▶ Problem to work on:
Note each line that includes the word "bodies". Copy those lines.

▶ Material provided:

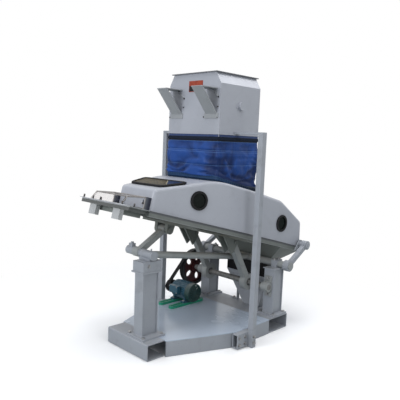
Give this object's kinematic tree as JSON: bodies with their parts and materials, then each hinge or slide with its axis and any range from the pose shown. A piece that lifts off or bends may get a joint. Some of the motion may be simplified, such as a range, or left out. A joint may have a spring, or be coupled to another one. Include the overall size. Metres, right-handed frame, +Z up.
{
  "type": "rice destoner",
  "caption": "Suction type gravity destoner: an inclined sieve under a hood, rocked on swing arms by an eccentric drive, with a cloth joined air duct above.",
  "frame": {"origin": "on the floor, at the middle of the base's length and width", "axes": "+X towards the low end where the rice leaves, +Y to the rear where the belts run, +Z up"},
  "size_m": [1.673, 1.011, 1.906],
  "materials": {
    "grey_paint": "satin grey machine enamel",
    "bright_steel": "turned steel",
    "woven_screen": "woven wire screen",
    "motor_paint": "blue green enamel",
    "rail_paint": "green enamel",
    "belt_rubber": "matt",
    "black_rubber": "matt",
    "pane_glass": "clear",
    "clear_plastic": "clear acrylic",
    "blue_cloth": "tarpaulin cloth",
    "dark_cloth": "dark band of cloth",
    "plate_red": "red enamel",
    "pulley_iron": "maroon enamel, black rim"
  },
  "bodies": {
    "base": {"base_aprons": "grey_paint", "base_deck_plate": "grey_paint", "base_end_channels": "grey_paint", "blank_plate": "plate_red", "box_posts": "grey_paint", "box_support_bars": "grey_paint", "cloth_sleeve": "blue_cloth", "cloth_strap": "dark_cloth", "column_foot_bolts": "bright_steel", "cross_tube_clamps": "grey_paint", "motor_fan_cowl": "motor_paint", "motor_frame": "motor_paint", "motor_slide_rails": "rail_paint", "outlet_chute": "grey_paint", "outlet_sleeve": "black_rubber", "post_brackets": "grey_paint", "rice_columns": "grey_paint", "rice_cross_tube": "grey_paint", "shaft_bearings": "grey_paint", "stone_column": "grey_paint", "stone_column_cap": "grey_paint", "stone_pivot_clamp": "grey_paint", "stone_pivot_housing": "grey_paint", "stone_pivot_pin": "bright_steel", "strip_brackets": "grey_paint", "suction_box": "grey_paint", "suction_box_flange": "grey_paint", "tie_pipe": "grey_paint", "v_belts": "belt_rubber"},
    "stone_arm": {"stone_swing_arm": "grey_paint"},
    "sieve_body": {"hood_shell": "grey_paint", "sieve_rim": "grey_paint", "screen_deck": "woven_screen", "sieve_cross_members": "grey_paint", "cloth_collar": "grey_paint", "sight_gaskets": "black_rubber", "sight_panes": "pane_glass", "stone_pivot_bracket": "grey_paint", "rice_pivot_brackets": "grey_paint", "rod_brackets": "grey_paint", "stone_tray": "grey_paint", "stone_end_bar": "grey_paint", "stone_spouts": "grey_paint", "tray_under_box": "grey_paint", "clear_cover": "clear_plastic", "tray_bolts": "bright_steel", "discharge_funnel": "grey_paint"},
    "rice_arm_front": {"rice_swing_arm_front": "grey_paint"},
    "rice_arm_rear": {"rice_swing_arm_rear": "grey_paint"},
    "rod_front": {"connecting_rod_front": "grey_paint"},
    "rod_rear": {"connecting_rod_rear": "grey_paint"},
    "eccentric": {"eccentric_shaft": "bright_steel", "big_pulley": "pulley_iron"},
    "motor_rotor": {"motor_shaft": "bright_steel", "motor_pulley": "pulley_iron"},
    "damper": {"damper_shaft": "bright_steel", "damper_flap": "grey_paint"},
    "gate": {"stone_gate": "grey_paint"}
  },
  "joints": [
    {"name": "stone_arm_swing", "type": "hinge", "parent": "base", "child": "stone_arm", "pos_m": [-0.515, 0.04, 0.665], "axis": [0, 1, 0], "range_deg": [-0.76, 0.76]},
    {"name": "sieve_pivot", "type": "hinge", "parent": "stone_arm", "child": "sieve_body", "pos_m": [-0.29008, 0.04, 0.80015], "axis": [0, 1, 0], "range_deg": [-0.76, 0.76]},
    {"name": "rice_arm_front_swing", "type": "hinge", "parent": "base", "child": "rice_arm_front", "pos_m": [0.56, -0.446, 0.505], "axis": [0, 1, 0], "range_deg": [-0.76, 0.76]},
    {"name": "rice_arm_rear_swing", "type": "hinge", "parent": "base", "child": "rice_arm_rear", "pos_m": [0.56, 0.446, 0.505], "axis": [0, 1, 0], "range_deg": [-0.76, 0.76]},
    {"name": "rod_front_swing", "type": "hinge", "parent": "sieve_body", "child": "rod_front", "pos_m": [0.22998, -0.15, 0.68087], "axis": [0, 1, 0], "range_deg": [-0.5, 0.5]},
    {"name": "rod_rear_swing", "type": "hinge", "parent": "sieve_body", "child": "rod_rear", "pos_m": [0.22998, 0.266, 0.68087], "axis": [0, 1, 0], "range_deg": [-0.5, 0.5]},
    {"name": "eccentric_spin", "type": "hinge", "parent": "base", "child": "eccentric", "pos_m": [0.436, 0, 0.338], "axis": [0, 1, 0], "continuous": true},
    {"name": "motor_spin", "type": "hinge", "parent": "base", "child": "motor_rotor", "pos_m": [0.175, 0.43, 0.212], "axis": [0, 1, 0], "continuous": true},
    {"name": "damper_turn", "type": "hinge", "parent": "base", "child": "damper", "pos_m": [0.1335, 0, 1.681], "axis": [0, 1, 0], "range_deg": [0, 90]},
    {"name": "gate_slide", "type": "slide", "parent": "sieve_body", "child": "gate", "axis": [0.2504, 0, 0.9681], "range_m": [0, 0.02]}
  ],
  "couplings": [
    {"joint": "sieve_pivot", "follows": "stone_arm_swing", "ratio": -1},
    {"joint": "rice_arm_front_swing", "follows": "stone_arm_swing", "ratio": 1},
    {"joint": "rice_arm_rear_swing", "follows": "stone_arm_swing", "ratio": 1},
    {"joint": "rod_rear_swing", "follows": "rod_front_swing", "ratio": 1},
    {"joint": "motor_spin", "follows": "eccentric_spin", "ratio": 3}
  ]
}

▶ Result of this task:
Give this object's kinematic tree as JSON: bodies with their parts and materials, then each hinge or slide with its axis and any range from the pose shown. A piece that lifts off or bends may get a joint. Some of the motion may be simplified, such as a range, or left out. A joint may have a spring, or be coupled to another one. Include the overall size. Metres, right-handed frame, +Z up.
  "bodies": {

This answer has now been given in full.